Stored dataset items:

----

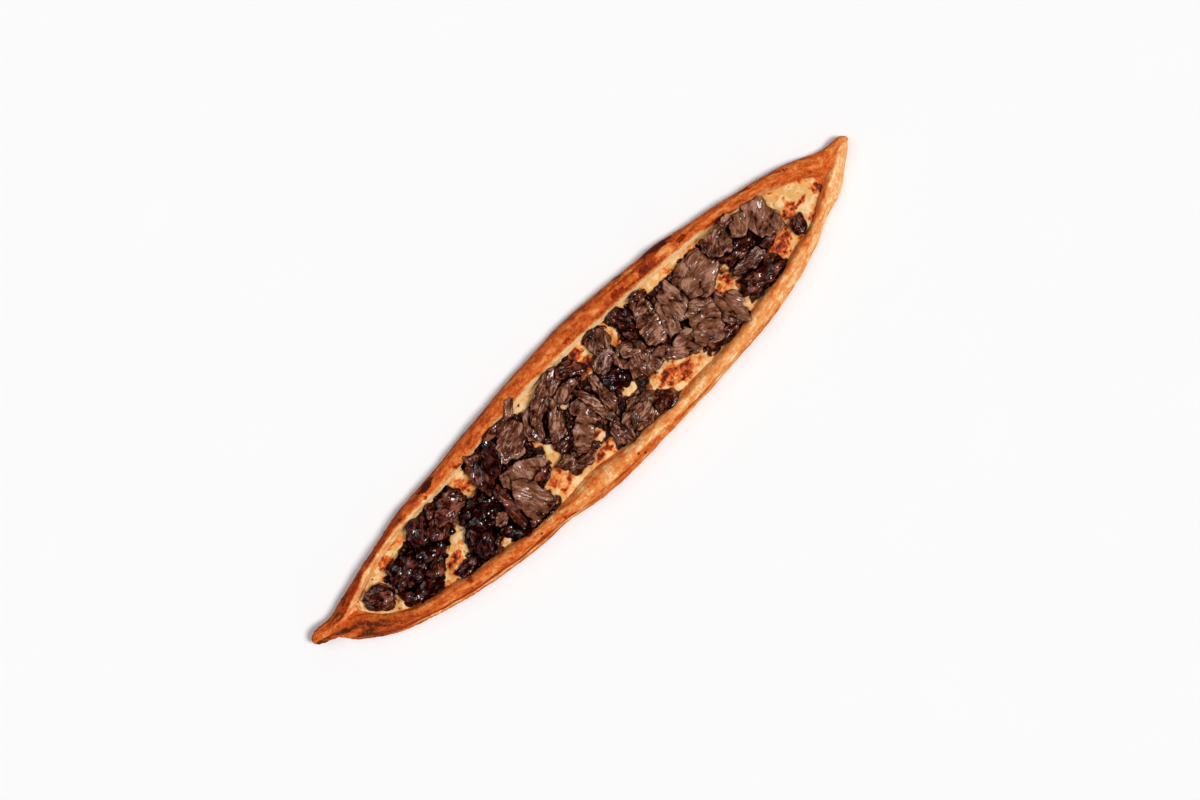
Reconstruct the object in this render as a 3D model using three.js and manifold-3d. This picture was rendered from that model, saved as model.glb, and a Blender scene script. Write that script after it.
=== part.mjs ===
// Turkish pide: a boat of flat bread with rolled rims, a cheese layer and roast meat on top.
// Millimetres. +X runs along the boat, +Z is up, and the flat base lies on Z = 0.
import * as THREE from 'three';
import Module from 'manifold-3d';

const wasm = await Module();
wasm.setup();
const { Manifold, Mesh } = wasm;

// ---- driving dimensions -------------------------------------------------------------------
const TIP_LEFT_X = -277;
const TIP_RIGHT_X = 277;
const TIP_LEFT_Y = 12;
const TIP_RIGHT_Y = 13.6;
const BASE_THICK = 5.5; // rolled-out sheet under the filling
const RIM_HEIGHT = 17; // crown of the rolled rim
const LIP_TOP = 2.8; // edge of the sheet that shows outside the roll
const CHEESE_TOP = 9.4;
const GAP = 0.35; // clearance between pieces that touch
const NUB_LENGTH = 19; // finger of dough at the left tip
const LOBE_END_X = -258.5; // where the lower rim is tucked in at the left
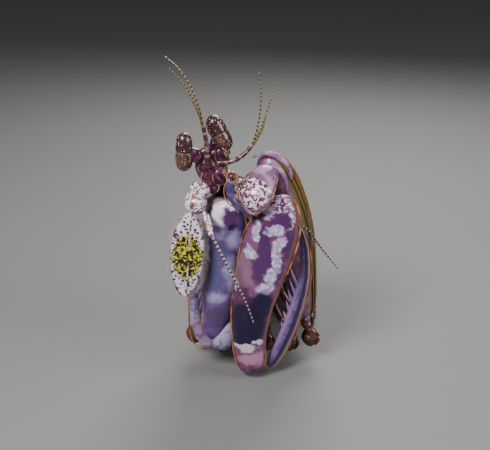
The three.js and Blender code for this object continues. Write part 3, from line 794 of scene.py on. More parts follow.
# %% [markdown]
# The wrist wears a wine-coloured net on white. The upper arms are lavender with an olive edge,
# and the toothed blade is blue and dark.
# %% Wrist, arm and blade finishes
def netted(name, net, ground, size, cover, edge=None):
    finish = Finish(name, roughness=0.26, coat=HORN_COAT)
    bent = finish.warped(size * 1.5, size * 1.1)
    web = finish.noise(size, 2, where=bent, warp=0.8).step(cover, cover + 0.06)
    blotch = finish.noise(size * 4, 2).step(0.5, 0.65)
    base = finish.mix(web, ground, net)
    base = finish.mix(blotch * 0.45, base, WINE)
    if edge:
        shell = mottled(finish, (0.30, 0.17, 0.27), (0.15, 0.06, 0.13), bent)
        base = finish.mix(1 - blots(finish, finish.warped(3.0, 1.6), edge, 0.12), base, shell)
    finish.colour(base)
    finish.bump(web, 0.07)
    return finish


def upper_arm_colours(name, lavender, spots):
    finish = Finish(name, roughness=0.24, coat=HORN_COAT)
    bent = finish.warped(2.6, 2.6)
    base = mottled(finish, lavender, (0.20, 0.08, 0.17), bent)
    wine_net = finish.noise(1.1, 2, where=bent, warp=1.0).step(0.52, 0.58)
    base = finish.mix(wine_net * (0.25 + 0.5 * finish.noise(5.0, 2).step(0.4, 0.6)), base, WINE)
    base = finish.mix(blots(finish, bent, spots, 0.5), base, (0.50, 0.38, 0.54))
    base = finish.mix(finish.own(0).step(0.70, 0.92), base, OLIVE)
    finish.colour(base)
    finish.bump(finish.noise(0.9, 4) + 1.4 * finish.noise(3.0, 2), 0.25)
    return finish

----

Recopy all the lines exactly as they appear.

■ Solved problem:
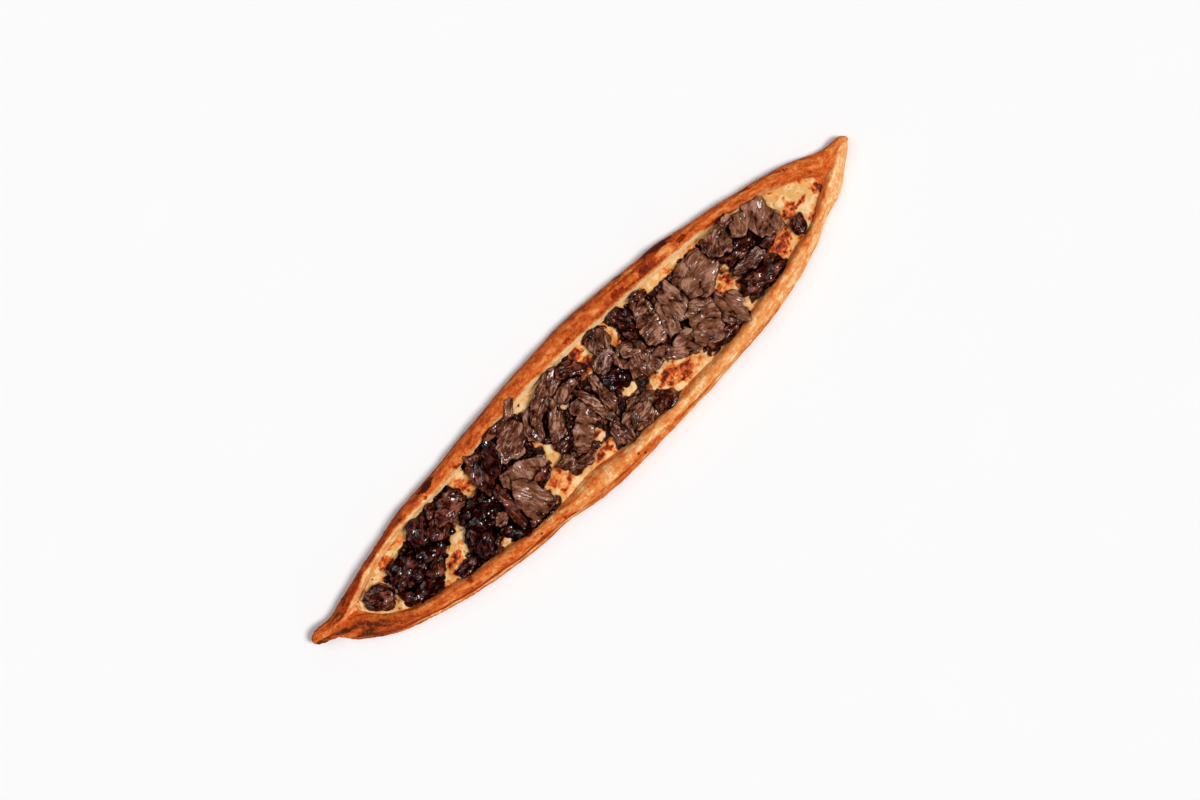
Reconstruct the object in this render as a 3D model using three.js and manifold-3d. This picture was rendered from that model, saved as model.glb, and a Blender scene script. Write that script after it.
=== part.mjs ===
// Turkish pide: a boat of flat bread with rolled rims, a cheese layer and roast meat on top.
// Millimetres. +X runs along the boat, +Z is up, and the flat base lies on Z = 0.
import * as THREE from 'three';
import Module from 'manifold-3d';

const wasm = await Module();
wasm.setup();
const { Manifold, Mesh } = wasm;

// ---- driving dimensions -------------------------------------------------------------------
const TIP_LEFT_X = -277;
const TIP_RIGHT_X = 277;
const TIP_LEFT_Y = 12;
const TIP_RIGHT_Y = 13.6;
const BASE_THICK = 5.5; // rolled-out sheet under the filling
const RIM_HEIGHT = 17; // crown of the rolled rim
const LIP_TOP = 2.8; // edge of the sheet that shows outside the roll
const CHEESE_TOP = 9.4;
const GAP = 0.35; // clearance between pieces that touch
const NUB_LENGTH = 19; // finger of dough at the left tip
const LOBE_END_X = -258.5; // where the lower rim is tucked in at the left
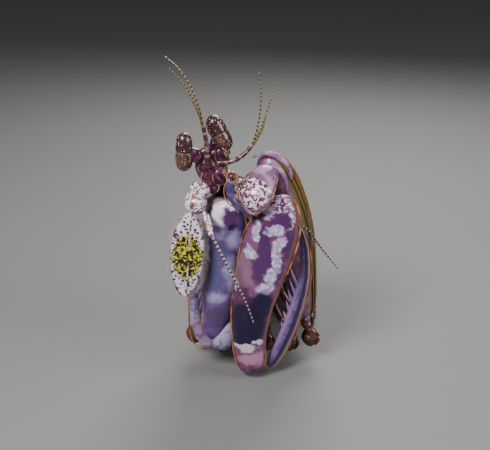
The three.js and Blender code for this object continues. Write part 3, from line 794 of scene.py on. More parts follow.
# %% [markdown]
# The wrist wears a wine-coloured net on white. The upper arms are lavender with an olive edge,
# and the toothed blade is blue and dark.
# %% Wrist, arm and blade finishes
def netted(name, net, ground, size, cover, edge=None):
    finish = Finish(name, roughness=0.26, coat=HORN_COAT)
    bent = finish.warped(size * 1.5, size * 1.1)
    web = finish.noise(size, 2, where=bent, warp=0.8).step(cover, cover + 0.06)
    blotch = finish.noise(size * 4, 2).step(0.5, 0.65)
    base = finish.mix(web, ground, net)
    base = finish.mix(blotch * 0.45, base, WINE)
    if edge:
        shell = mottled(finish, (0.30, 0.17, 0.27), (0.15, 0.06, 0.13), bent)
        base = finish.mix(1 - blots(finish, finish.warped(3.0, 1.6), edge, 0.12), base, shell)
    finish.colour(base)
    finish.bump(web, 0.07)
    return finish


def upper_arm_colours(name, lavender, spots):
    finish = Finish(name, roughness=0.24, coat=HORN_COAT)
    bent = finish.warped(2.6, 2.6)
    base = mottled(finish, lavender, (0.20, 0.08, 0.17), bent)
    wine_net = finish.noise(1.1, 2, where=bent, warp=1.0).step(0.52, 0.58)
    base = finish.mix(wine_net * (0.25 + 0.5 * finish.noise(5.0, 2).step(0.4, 0.6)), base, WINE)
    base = finish.mix(blots(finish, bent, spots, 0.5), base, (0.50, 0.38, 0.54))
    base = finish.mix(finish.own(0).step(0.70, 0.92), base, OLIVE)
    finish.colour(base)
    finish.bump(finish.noise(0.9, 4) + 1.4 * finish.noise(3.0, 2), 0.25)
    return finish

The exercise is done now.